• Given instruction:
Copy every line, exactly and only, from the line containing "matGeometry(), colours.mat, 0.95);" to the line containing "if empty is", both lines included.

• Data:
:::::

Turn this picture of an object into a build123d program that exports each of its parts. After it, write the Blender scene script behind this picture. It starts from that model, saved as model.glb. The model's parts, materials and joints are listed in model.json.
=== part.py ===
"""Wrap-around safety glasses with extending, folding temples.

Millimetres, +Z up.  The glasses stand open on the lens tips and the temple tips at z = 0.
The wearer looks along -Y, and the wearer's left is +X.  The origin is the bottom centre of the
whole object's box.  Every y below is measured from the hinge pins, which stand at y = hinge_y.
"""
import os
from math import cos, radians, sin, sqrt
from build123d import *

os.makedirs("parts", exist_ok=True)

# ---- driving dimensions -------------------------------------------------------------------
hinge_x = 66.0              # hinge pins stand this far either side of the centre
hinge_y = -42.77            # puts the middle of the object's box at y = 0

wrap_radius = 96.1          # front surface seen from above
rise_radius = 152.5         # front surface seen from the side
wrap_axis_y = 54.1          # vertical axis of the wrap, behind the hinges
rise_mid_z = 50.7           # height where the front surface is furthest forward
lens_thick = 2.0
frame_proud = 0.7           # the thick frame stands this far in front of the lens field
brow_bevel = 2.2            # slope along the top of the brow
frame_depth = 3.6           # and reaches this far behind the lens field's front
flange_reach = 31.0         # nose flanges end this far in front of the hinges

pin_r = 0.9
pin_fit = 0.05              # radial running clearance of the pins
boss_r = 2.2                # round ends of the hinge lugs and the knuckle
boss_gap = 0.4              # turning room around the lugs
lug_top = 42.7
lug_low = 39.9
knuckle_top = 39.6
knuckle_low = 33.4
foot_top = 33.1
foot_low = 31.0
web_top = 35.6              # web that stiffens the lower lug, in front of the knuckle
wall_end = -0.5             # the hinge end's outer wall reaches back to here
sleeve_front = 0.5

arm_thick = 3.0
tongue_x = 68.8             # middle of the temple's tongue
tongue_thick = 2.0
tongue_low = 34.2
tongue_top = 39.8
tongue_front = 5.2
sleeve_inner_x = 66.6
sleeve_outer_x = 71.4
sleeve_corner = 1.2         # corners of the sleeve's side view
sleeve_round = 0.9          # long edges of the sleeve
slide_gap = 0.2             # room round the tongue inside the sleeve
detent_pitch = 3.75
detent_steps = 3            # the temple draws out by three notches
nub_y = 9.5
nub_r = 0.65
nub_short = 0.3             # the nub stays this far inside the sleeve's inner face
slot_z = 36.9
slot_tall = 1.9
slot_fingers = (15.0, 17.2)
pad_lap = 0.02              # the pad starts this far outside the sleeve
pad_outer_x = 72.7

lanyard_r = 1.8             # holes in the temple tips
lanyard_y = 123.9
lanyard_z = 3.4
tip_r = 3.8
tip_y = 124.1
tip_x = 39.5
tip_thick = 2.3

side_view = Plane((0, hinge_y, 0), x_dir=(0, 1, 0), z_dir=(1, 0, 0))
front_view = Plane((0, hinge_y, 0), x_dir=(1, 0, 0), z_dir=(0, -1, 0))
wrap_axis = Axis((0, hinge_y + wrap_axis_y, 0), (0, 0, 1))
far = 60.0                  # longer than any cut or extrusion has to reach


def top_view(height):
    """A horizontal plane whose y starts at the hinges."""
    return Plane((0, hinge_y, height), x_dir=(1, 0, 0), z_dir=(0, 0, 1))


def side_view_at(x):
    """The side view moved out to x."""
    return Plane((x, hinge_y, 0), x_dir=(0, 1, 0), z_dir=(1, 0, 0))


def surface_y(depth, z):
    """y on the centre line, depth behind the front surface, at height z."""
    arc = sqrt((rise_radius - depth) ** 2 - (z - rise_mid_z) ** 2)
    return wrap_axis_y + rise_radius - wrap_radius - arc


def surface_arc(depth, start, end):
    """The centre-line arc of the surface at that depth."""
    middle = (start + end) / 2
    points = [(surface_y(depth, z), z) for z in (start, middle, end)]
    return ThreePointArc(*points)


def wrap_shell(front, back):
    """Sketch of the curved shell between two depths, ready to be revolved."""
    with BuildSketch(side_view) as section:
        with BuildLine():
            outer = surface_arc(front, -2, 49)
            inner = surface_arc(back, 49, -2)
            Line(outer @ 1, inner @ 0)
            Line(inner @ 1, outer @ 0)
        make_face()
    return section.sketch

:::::

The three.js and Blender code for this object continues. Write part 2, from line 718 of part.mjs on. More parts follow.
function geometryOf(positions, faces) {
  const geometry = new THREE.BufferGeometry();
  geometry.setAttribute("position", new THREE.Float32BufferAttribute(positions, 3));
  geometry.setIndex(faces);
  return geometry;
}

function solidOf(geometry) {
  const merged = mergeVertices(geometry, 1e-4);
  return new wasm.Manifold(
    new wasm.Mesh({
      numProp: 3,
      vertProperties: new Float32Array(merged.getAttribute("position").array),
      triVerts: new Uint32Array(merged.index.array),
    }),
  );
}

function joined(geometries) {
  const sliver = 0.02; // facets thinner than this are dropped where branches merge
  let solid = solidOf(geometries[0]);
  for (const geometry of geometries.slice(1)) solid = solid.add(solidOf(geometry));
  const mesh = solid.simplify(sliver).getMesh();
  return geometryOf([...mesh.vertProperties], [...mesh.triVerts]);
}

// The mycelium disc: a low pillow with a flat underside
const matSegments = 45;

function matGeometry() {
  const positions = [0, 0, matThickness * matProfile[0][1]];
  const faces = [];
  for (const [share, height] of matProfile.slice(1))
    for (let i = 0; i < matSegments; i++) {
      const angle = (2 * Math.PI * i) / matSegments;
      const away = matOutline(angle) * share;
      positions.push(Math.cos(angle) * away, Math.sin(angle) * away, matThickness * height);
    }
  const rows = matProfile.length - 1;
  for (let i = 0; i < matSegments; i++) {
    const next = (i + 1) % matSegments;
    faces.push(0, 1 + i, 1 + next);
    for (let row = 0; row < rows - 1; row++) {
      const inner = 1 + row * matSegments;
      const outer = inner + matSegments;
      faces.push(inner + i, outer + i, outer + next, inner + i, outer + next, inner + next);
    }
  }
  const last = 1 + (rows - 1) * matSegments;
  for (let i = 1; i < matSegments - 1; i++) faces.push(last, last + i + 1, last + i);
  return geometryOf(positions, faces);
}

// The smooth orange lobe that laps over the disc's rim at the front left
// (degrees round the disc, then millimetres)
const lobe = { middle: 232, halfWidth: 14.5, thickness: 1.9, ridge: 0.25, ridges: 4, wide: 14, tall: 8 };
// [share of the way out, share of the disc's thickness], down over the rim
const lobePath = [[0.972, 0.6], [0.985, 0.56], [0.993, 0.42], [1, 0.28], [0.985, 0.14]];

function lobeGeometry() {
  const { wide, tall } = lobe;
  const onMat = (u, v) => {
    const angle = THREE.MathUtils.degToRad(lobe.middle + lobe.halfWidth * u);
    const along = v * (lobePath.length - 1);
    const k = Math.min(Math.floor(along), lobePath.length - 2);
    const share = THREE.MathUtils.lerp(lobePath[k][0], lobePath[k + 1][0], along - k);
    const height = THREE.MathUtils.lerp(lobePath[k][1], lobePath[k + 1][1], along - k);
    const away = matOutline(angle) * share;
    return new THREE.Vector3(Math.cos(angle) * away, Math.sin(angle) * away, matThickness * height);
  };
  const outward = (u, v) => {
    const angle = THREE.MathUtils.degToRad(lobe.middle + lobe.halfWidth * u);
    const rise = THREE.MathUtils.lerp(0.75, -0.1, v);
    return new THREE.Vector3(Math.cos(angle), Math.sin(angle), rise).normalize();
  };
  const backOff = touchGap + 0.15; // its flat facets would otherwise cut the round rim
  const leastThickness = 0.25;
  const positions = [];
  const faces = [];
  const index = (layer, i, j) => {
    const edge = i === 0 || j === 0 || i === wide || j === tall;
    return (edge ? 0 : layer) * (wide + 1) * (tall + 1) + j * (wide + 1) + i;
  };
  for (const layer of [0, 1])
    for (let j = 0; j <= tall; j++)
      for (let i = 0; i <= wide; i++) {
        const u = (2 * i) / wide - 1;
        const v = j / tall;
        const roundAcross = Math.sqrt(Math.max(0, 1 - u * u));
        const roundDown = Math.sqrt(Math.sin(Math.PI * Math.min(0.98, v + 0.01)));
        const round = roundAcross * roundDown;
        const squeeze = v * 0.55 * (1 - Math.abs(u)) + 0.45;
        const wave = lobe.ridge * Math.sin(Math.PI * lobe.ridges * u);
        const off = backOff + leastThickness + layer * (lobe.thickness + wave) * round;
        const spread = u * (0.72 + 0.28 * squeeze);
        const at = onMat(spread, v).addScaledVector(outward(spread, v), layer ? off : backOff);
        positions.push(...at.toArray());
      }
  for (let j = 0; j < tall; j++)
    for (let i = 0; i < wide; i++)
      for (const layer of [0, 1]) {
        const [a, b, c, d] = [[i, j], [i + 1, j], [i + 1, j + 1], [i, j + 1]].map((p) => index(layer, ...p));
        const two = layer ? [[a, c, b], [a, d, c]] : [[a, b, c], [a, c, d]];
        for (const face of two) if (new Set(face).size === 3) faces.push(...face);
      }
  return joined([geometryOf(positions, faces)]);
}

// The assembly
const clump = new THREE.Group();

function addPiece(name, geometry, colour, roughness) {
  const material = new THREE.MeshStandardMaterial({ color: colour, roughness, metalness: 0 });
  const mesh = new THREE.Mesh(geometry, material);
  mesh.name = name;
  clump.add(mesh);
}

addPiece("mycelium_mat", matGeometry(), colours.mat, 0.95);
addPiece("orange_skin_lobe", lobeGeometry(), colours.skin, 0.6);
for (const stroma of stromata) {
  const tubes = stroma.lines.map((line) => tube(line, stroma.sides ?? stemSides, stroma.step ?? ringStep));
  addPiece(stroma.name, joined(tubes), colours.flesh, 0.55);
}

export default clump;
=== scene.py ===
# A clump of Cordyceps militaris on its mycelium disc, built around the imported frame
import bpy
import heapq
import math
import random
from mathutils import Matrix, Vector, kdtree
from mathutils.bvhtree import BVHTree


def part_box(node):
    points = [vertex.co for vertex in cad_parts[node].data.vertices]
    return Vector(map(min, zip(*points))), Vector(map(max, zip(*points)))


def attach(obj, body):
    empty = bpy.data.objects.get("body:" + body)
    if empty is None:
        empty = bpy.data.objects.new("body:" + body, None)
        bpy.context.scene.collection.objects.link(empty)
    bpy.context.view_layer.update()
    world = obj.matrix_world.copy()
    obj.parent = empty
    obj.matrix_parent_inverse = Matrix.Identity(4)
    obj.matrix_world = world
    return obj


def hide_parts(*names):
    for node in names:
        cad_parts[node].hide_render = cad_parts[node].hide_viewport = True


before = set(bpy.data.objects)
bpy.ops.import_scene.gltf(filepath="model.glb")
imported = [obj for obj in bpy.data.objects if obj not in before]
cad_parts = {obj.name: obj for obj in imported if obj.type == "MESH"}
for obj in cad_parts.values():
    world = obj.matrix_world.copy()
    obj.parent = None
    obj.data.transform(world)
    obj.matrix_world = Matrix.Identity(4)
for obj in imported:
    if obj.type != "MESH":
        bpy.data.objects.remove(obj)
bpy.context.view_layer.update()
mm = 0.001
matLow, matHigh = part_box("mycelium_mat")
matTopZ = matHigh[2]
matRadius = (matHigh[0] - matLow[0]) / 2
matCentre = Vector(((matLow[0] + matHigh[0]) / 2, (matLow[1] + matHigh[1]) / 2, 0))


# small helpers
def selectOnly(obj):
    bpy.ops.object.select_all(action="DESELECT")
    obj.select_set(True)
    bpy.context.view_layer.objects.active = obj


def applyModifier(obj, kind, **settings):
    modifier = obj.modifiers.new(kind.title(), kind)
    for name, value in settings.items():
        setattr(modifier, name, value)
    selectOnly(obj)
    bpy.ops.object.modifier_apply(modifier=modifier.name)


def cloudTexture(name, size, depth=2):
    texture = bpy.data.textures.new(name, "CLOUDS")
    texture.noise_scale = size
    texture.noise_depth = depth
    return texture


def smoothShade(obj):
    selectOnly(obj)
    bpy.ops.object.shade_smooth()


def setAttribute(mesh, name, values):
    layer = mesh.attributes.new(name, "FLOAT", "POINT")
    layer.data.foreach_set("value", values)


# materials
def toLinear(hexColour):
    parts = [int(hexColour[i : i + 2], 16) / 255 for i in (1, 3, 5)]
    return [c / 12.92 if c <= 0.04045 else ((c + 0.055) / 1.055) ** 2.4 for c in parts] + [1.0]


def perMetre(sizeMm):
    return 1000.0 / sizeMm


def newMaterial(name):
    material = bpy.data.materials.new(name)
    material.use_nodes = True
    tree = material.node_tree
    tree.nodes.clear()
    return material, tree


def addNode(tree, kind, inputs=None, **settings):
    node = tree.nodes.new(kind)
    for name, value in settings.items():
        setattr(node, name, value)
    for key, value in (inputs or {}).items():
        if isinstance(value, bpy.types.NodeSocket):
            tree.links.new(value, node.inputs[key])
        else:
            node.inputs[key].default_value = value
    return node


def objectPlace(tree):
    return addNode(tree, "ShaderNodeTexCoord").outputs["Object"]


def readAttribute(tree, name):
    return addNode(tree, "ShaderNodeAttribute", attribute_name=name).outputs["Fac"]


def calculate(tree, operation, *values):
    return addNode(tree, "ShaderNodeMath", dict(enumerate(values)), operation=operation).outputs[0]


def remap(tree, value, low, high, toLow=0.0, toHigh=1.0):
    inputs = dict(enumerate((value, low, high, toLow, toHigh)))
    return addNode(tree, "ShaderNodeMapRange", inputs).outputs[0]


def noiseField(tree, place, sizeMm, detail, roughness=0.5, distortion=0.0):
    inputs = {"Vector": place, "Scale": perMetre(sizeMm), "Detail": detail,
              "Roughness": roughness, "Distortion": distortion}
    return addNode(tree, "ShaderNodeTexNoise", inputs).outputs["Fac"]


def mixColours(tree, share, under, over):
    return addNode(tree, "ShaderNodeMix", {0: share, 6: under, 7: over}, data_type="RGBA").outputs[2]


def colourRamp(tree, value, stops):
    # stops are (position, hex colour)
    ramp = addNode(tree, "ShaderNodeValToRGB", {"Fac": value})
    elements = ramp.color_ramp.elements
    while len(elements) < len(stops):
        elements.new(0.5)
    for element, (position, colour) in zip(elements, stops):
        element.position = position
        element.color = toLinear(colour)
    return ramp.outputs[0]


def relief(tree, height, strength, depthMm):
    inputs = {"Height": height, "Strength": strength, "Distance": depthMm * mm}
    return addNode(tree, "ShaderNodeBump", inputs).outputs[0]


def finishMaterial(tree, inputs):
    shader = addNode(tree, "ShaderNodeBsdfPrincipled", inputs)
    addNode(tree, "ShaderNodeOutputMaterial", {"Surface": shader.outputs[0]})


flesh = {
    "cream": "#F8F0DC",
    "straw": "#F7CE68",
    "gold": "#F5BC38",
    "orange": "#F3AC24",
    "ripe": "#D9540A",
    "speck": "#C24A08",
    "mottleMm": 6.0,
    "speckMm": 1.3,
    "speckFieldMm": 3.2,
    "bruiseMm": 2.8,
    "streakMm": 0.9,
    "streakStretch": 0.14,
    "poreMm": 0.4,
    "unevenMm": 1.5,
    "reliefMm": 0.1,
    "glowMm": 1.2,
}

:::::

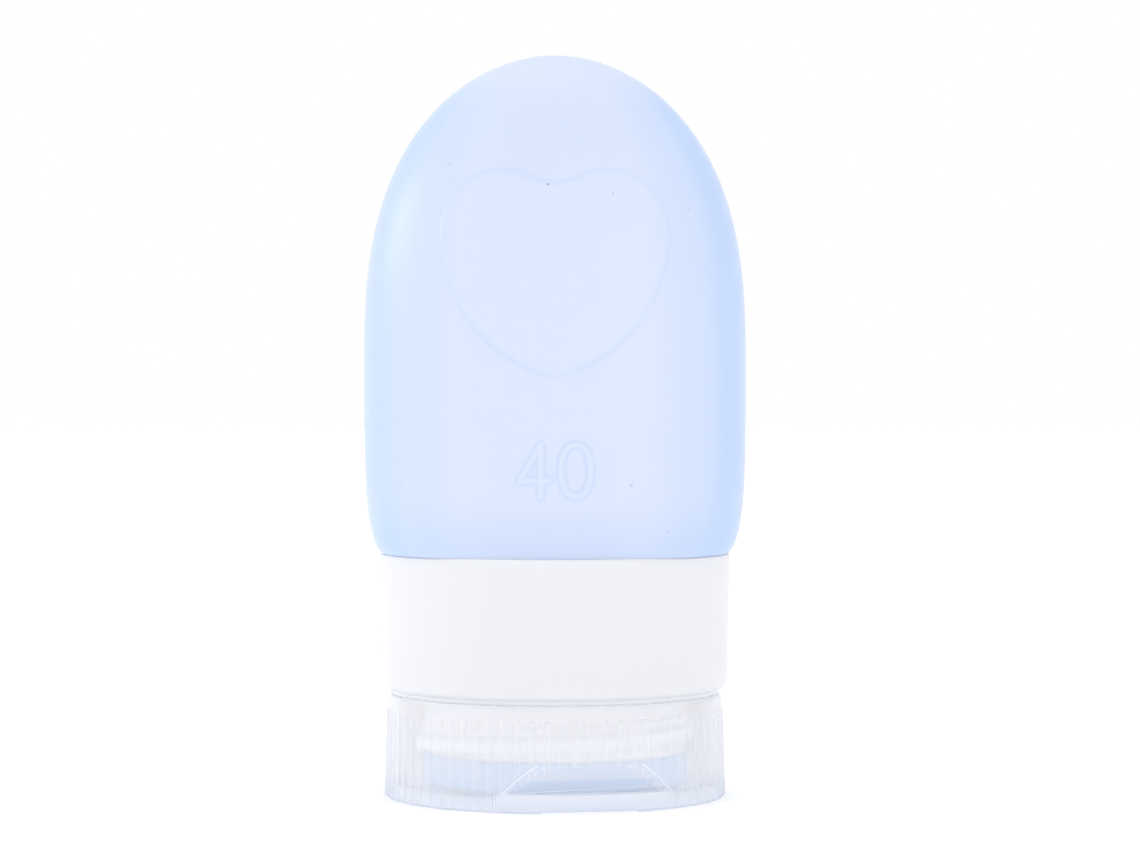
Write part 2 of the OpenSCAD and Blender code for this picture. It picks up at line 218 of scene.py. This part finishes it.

:::::

• Result for this exercise:
addPiece("mycelium_mat", matGeometry(), colours.mat, 0.95);
addPiece("orange_skin_lobe", lobeGeometry(), colours.skin, 0.6);
for (const stroma of stromata) {
  const tubes = stroma.lines.map((line) => tube(line, stroma.sides ?? stemSides, stroma.step ?? ringStep));
  addPiece(stroma.name, joined(tubes), colours.flesh, 0.55);
}

export default clump;
=== scene.py ===
# A clump of Cordyceps militaris on its mycelium disc, built around the imported frame
import bpy
import heapq
import math
import random
from mathutils import Matrix, Vector, kdtree
from mathutils.bvhtree import BVHTree


def part_box(node):
    points = [vertex.co for vertex in cad_parts[node].data.vertices]
    return Vector(map(min, zip(*points))), Vector(map(max, zip(*points)))


def attach(obj, body):
    empty = bpy.data.objects.get("body:" + body)
    if empty is None:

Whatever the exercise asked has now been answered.